House of Cards is about a lying, villainous murderer. Why would you try to defend yourself in his voice?

As with all shows about antiheroes — such as Breaking Bad or The Sopranos — there’s a contingent of House of Cards fans who see Frank Underwood as a hero, someone to valorize and emulate. (The New Yorker TV critic Emily Nussbaum has characterized this group of viewers, the sort who praise and admire the character who’s meant to serve as a cautionary tale, as the “bad fans.”)

But in theory, most people know that Frank Underwood isn’t someone to emulate or trust. That’s why Spacey’s video — in which he assures the audience, in the voice of a sworn liar and murderer, that “my confidence grows each day that soon enough, you will know the full truth” — seems at best ill-advised, much in the way that coming out as gay after he was accused of sexually assaulting a minor was widely criticized, not least for perpetuating the myth conflating gay men and pedophilia.
In this case, Spacey’s move seems like it could backfire, but perhaps only on himself, particularly if his case goes to trial. Positioning oneself as defiant rather than repentant — in the words of his statement last December, having “deal[t] with this honestly and openly” and “examin[ed] my own behavior” — in the voice of one of TV’s most dishonest and ruthless villains seems like not the best possible PR move.

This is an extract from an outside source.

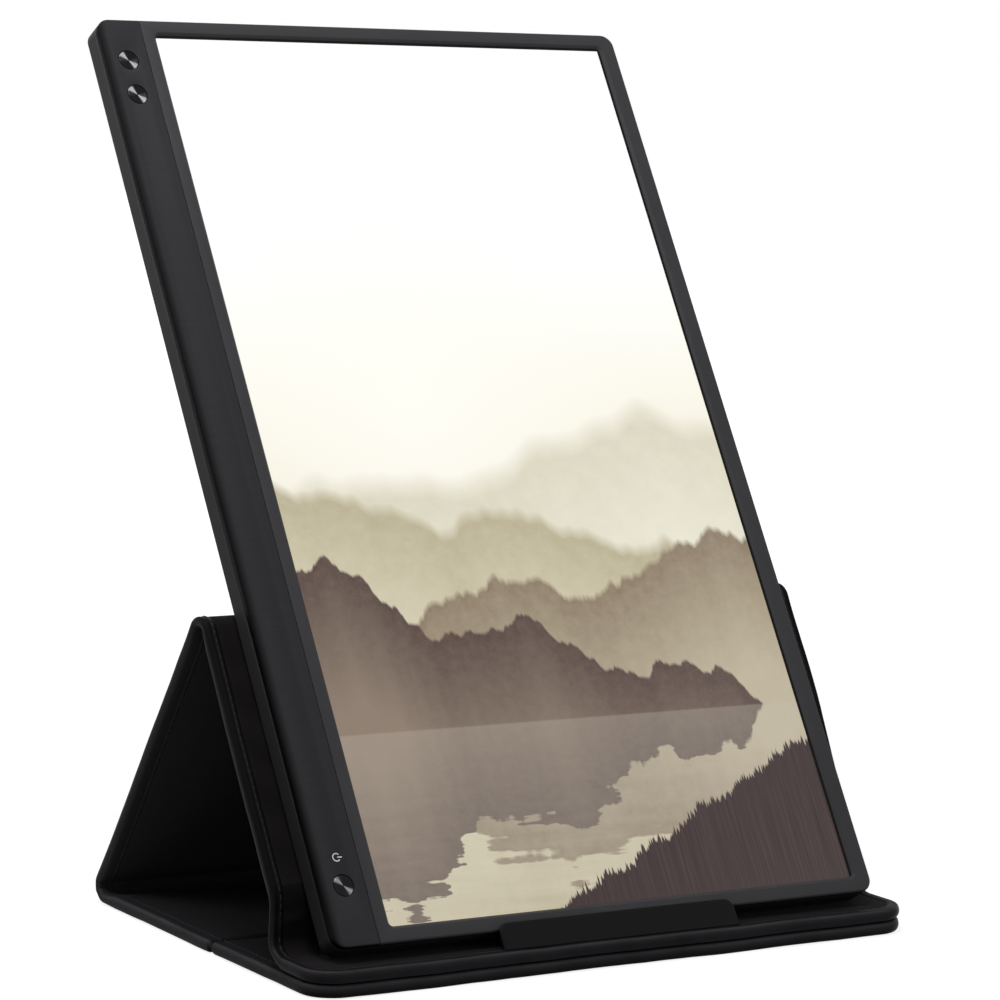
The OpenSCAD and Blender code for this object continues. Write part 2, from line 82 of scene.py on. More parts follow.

(It is, however, in keeping with some of the comeback attempts from other men like Harvey Weinstein and Louis C.K. against whom allegations of harassment and assault have been made. Remember when Weinstein responded to the initial story about him in October 2017 by pledging to fight the National Rifle Association?)

Spacey’s arraignment is a few weeks away. But he clearly is dying to make a comeback, no matter what. And his bizarre video suggests he may never really have understood House of Cards — or the horrible actions he is accused of — after all.